▸ Task goal: Only one span of the listing below is wanted: the lines from the one with "The three.js and" through the one with "if empty is", reproduced exactly, both ends kept.

▸ Entries:
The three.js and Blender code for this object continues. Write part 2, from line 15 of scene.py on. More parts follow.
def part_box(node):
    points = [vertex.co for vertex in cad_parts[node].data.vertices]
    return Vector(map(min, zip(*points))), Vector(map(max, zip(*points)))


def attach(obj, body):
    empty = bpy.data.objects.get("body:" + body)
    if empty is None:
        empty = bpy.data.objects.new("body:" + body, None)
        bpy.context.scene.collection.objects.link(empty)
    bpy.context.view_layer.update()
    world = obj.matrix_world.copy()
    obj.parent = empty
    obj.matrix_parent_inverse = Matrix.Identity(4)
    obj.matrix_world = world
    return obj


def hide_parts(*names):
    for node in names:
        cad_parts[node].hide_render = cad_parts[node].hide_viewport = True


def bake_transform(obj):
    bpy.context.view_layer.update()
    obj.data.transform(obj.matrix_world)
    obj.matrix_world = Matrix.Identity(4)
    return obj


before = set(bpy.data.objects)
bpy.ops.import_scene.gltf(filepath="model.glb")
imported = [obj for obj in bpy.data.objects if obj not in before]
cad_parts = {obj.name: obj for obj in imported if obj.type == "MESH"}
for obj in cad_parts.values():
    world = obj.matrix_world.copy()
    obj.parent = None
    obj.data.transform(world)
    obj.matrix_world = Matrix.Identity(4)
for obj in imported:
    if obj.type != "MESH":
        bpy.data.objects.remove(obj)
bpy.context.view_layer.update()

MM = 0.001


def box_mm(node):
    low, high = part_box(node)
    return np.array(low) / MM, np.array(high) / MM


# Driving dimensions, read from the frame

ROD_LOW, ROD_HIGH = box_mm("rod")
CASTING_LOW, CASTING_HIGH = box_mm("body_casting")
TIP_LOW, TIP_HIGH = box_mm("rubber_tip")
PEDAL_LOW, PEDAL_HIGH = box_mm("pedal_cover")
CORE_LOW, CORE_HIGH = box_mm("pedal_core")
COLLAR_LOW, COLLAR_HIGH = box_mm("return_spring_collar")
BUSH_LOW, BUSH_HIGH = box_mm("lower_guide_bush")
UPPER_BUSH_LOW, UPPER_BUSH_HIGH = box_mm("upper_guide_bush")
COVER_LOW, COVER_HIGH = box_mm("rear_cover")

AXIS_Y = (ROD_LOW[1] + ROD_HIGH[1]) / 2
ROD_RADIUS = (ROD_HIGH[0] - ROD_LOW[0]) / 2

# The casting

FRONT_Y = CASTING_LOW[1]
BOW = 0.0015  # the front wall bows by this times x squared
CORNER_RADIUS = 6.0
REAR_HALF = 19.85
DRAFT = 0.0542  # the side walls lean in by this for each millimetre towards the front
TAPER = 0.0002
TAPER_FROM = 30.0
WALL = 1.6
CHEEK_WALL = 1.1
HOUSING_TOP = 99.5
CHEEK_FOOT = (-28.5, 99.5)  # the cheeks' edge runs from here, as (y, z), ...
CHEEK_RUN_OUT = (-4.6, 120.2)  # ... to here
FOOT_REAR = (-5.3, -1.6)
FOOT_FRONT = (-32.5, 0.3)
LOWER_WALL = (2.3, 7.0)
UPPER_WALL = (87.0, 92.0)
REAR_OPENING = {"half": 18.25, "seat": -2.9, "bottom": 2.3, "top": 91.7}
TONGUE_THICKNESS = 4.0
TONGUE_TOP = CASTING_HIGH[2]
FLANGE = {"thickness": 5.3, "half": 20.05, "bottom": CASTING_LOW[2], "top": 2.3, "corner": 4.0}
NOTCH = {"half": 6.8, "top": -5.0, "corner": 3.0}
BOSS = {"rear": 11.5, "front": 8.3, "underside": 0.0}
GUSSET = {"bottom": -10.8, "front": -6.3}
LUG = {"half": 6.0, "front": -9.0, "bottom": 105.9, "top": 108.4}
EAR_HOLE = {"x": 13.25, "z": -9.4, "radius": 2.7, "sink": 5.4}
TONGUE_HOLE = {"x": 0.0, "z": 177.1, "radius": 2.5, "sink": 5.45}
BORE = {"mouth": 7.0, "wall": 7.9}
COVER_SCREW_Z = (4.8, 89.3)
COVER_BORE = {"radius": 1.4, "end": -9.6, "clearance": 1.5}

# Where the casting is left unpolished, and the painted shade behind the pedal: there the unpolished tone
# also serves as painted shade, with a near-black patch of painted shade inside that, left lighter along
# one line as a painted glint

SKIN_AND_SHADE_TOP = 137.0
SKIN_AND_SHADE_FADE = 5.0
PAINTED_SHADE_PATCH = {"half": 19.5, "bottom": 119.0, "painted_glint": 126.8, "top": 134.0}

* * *

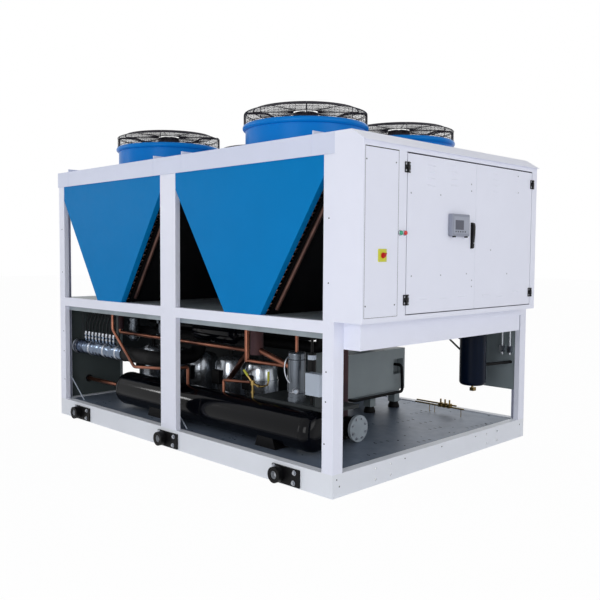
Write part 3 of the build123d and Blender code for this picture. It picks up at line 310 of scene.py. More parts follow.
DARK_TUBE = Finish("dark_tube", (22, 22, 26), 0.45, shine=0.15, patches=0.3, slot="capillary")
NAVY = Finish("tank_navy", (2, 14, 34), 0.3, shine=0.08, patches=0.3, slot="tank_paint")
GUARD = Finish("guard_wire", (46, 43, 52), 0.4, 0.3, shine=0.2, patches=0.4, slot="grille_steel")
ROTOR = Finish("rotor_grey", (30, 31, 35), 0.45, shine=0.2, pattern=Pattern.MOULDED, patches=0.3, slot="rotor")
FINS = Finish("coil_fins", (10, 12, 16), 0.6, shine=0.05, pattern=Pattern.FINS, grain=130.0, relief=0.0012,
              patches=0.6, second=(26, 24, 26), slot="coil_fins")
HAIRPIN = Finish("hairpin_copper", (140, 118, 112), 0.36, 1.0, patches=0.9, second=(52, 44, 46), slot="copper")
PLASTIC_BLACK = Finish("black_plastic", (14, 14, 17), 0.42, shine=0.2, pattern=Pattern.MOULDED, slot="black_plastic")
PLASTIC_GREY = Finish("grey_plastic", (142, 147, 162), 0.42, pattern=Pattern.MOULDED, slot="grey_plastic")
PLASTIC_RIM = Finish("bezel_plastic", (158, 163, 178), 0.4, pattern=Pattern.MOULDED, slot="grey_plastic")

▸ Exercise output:
The three.js and Blender code for this object continues. Write part 2, from line 15 of scene.py on. More parts follow.
def part_box(node):
    points = [vertex.co for vertex in cad_parts[node].data.vertices]
    return Vector(map(min, zip(*points))), Vector(map(max, zip(*points)))


def attach(obj, body):
    empty = bpy.data.objects.get("body:" + body)
    if empty is None:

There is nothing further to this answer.